Q1. Find the product of (x + 2)(x + 2) using standard algebraic identities.

Ans. (x + 2)(x + 2) can be written as (x + 2) ² . Thus, it is of Identity I where a = x and b = 2. So we have,

(x + 2) ² = (x) ² + 2(x)(2) + (2) ² = x ² + 4x + 4

Q2. Using identities, solve 296 × 304.

Ans. 296 × 304 can be written as ( 300 - 4 ) × ( 300 + 4)

And this is based on the algebraic identity (a + b)(a - b) = a ² - b ²

Here we have a = 300, and b = 4

Substituting the values in the above identity, we get:

(300 - 4)(300 + 4) = 300 ² - 4 ²

= 90000 - 16

= 89984

Q3. Factorise (x ⁴ – 1) by using standard algebraic identities.

Ans. (x ⁴ – 1) is of the form Identity III where a = x ² and b = 1. So we have,

(x ⁴ – 1) = ((x ² ) ² – 1 ² ) = (x ² + 1)(x ² – 1)

The factor (x ² – 1) can be further factorized using the same Identity III where a = x and b = 1.

So, (x ⁴ – 1) = (x ² + 1)((x) ² –(1) ² )

= (x ² + 1)(x + 1)(x – 1)

Read More About- Trigonometry Formula , Composite Numbers

Frequently Asked Question (FAQs)

Q1. Are algebraic identities used in daily life?

Ans. Algebraic identities are the standard identities that are used to simplify complex equations. The two types of algebraic identities are Binomial and trinomial Algebraic Identities. These identities are used in real life.

Q2. Why are algebraic identities important?

Ans. Recognizing and knowing these identities help the students to understand mathematical procedures. It will also help them to develop fluency when applying these procedures in algebraic manipulations and problem-solving.

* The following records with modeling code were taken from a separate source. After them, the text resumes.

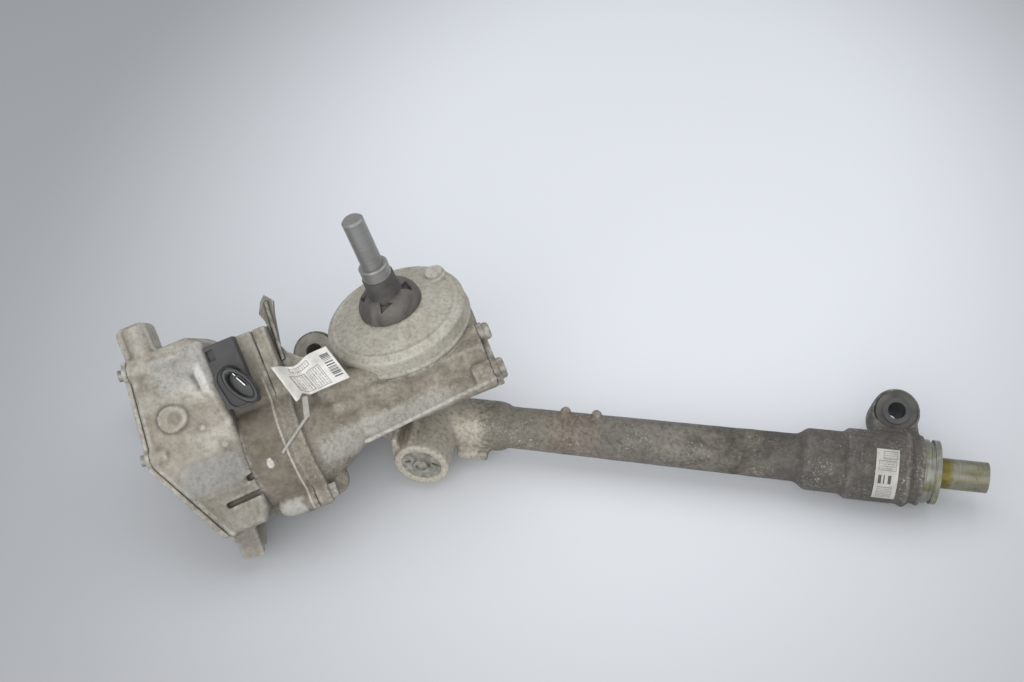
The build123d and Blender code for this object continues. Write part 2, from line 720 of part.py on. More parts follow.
with BuildPart() as end_housing:
    turned(
        rack_at(0),
        (
            (0, TUBE_END),
            (TUBE_R_RIGHT, TUBE_END),
            (END_STEP_R, END_STEP_FROM + 2),
            (END_STEP_R, END_FROM),
            (END_R, END_FROM + 3),
            (END_R, END_TO - 10),
            (END_R - 2, END_TO - 9),
            (END_R - 2, END_TO - 4),
            (END_R, END_TO - 3),
            (END_R, END_TO),
            (0, END_TO),
        ),
    )
    bushed_eye(RIGHT_BUSH_X)
    # Cavities.
    slug(rack_at(TUBE_END), TUBE_BORE_R, END_TO - TUBE_END, mode=Mode.SUBTRACT)
    slug(rack_at(END_STEP_FROM), RACK_BUSH_R, RACK_BUSH_LENGTH, mode=Mode.SUBTRACT)
    slug(rack_at(END_STEP_FROM + RACK_BUSH_LENGTH), END_CUP_R, END_TO, mode=Mode.SUBTRACT)
    slug(bush_at(RIGHT_BUSH_X, -BUSH_LENGTH), RUBBER_R, 2 * BUSH_LENGTH, mode=Mode.SUBTRACT)
write(end_housing.part, "end_housing")

# ---------------------------------------------------------------- gear case
def ear_places():
    """Centres of the motor joint's three ears, in the control unit's directions."""
    return [
        (EAR_REACH * cos(radians(angle)), EAR_REACH * sin(radians(angle)))
        for angle in EAR_ANGLES
    ]


def joint_outline(plane, top):
    """Sketch the outline that both halves of the motor joint share."""
    with BuildSketch(plane) as outline:
        Circle(FLANGE_R)
        with BuildLine():
            Polyline((-14, 20), (-14, top), (TROUGH_FACE - 4, top), (TROUGH_FACE, 20), close=True)
        make_face()
        for angle in EAR_ANGLES:
            with PolarLocations(EAR_REACH / 2, 1, start_angle=angle):
                SlotCenterToCenter(EAR_REACH, 2 * EAR_R)
    return outline.sketch


case_flange_from = FLANGE_FACE - FLANGE_THICK

with BuildPart() as gear_housing:
    slug(pinion_at(CASE_BASE), CASE_R, CASE_TOP - CASE_BASE)
    slug(motor_at(-TUNNEL_END), TUNNEL_R, TUNNEL_END + case_flange_from)
    turned(
        motor_at(0),
        ((0, CONE_FROM), (TUNNEL_R, CONE_FROM), (CONE_R, case_flange_from), (0, case_flange_from)),
    )
    extrude(joint_outline(unit_at(case_flange_from), JOINT_TOP), amount=FLANGE_THICK)
    with BuildSketch(motor_at(-TUNNEL_END)) as skirt:
        edge_x = CASE_EDGE_FRONT - CENTRE_DISTANCE
        edge_top = CASE_EDGE_TO - WORM_HEIGHT
        edge_bottom = CASE_EDGE_FROM - WORM_HEIGHT
        rim_top = CASE_TOP - WORM_HEIGHT
        with BuildLine():
            Polyline(
                (-CENTRE_DISTANCE, rim_top - 2),
                (CASE_R - CENTRE_DISTANCE - 3, rim_top - 2),
                (edge_x - 6, edge_top + 10),
                (edge_x, edge_top),
                (edge_x, edge_bottom),
                (TUNNEL_R / 2, edge_bottom),
                (0, -TUNNEL_R),
                (-TUNNEL_R, -TUNNEL_R / 2),
                (-CENTRE_DISTANCE, -TUNNEL_R / 2),
                close=True,
            )
        make_face()
    extrude(skirt.sketch, amount=TUNNEL_END + CONE_FROM)
    with BuildSketch(pinion_at(RIM_LUG_FROM)) as rim_lug:
        with Locations(RIM_LUG):
            Circle(RIM_LUG_R)
    extrude(rim_lug.sketch, amount=RIM_LUG_TO - RIM_LUG_FROM)
    for angle in CAP_EAR_ANGLES:
        with BuildSketch(unit_at(-TUNNEL_END)) as boss:
            with PolarLocations(CAP_EAR_REACH, 1, start_angle=angle):
                Circle(CAP_EAR_R)
        extrude(boss.sketch, amount=16)
    # Room for the sensor cover, then the cavities.
    slug(pinion_at(CASE_TOP), COVER_R + GAP, CASE_TOP, mode=Mode.SUBTRACT)
    slug(pinion_at(CHAMBER_FLOOR), CHAMBER_R, CASE_TOP, mode=Mode.SUBTRACT)
    slug(pinion_at(CASE_BASE), UPPER_JOURNAL_R + 2, CASE_TOP, mode=Mode.SUBTRACT)
    slug(motor_at(-TUNNEL_END), WORM_BEARING_R, TUNNEL_END + coupling_from, mode=Mode.SUBTRACT)
    slug(motor_at(coupling_from - 2), COUPLING_BORE_R, FLANGE_FACE, mode=Mode.SUBTRACT)
    with BuildSketch(unit_at(case_flange_from)) as holes:
        with Locations(*ear_places()):
            Circle(EAR_HOLE_R)
    extrude(holes.sketch, amount=FLANGE_THICK, mode=Mode.SUBTRACT)
write(gear_housing.part, "gear_housing")

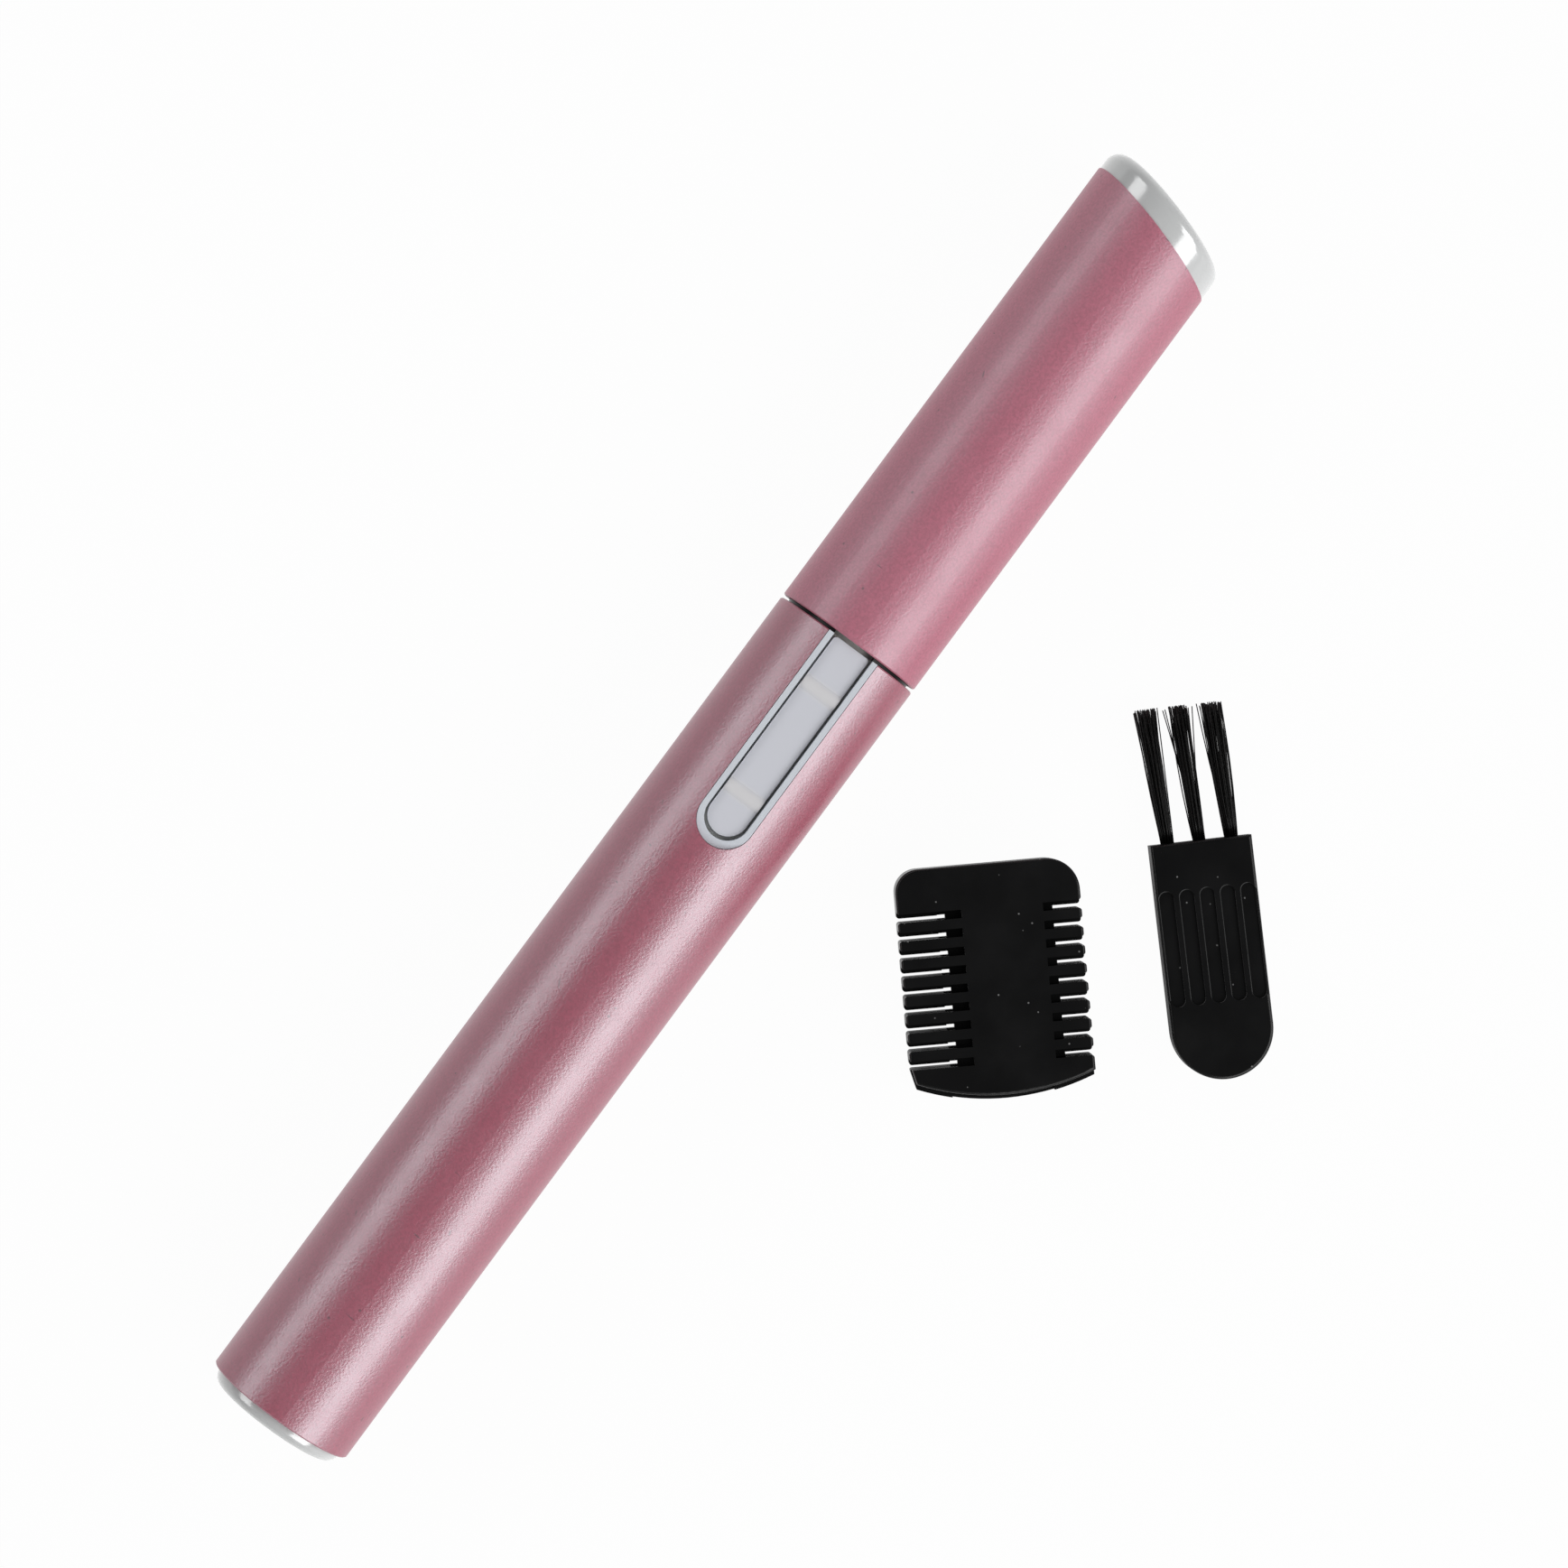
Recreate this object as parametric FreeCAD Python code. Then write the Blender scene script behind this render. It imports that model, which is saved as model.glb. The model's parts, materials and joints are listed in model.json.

Q3. Who invented algebraic identities?

Ans. Muhammad ibn Musa al-Khwarizmi invented algebric identities. He was a 9th-century Muslim mathematician and astronomer. He is also known as “ father of algebra ,” a word derived from the title of his book, Kitab al-Jabr.

Q4. Write three algebraic identities in Maths.

Ans. The three algebraic identities in Maths are-

• (a+b) ² = a ² + b ² + 2ab
• (a-b) ² = a ² + b ² – 2ab
• a ² – b ² = (a+b) (a-b)

Q5. What is the use of algebraic identities?

Ans. Algebraic identities are used to solve any algebraic expression or polynomial faster. It makes the calculation easier.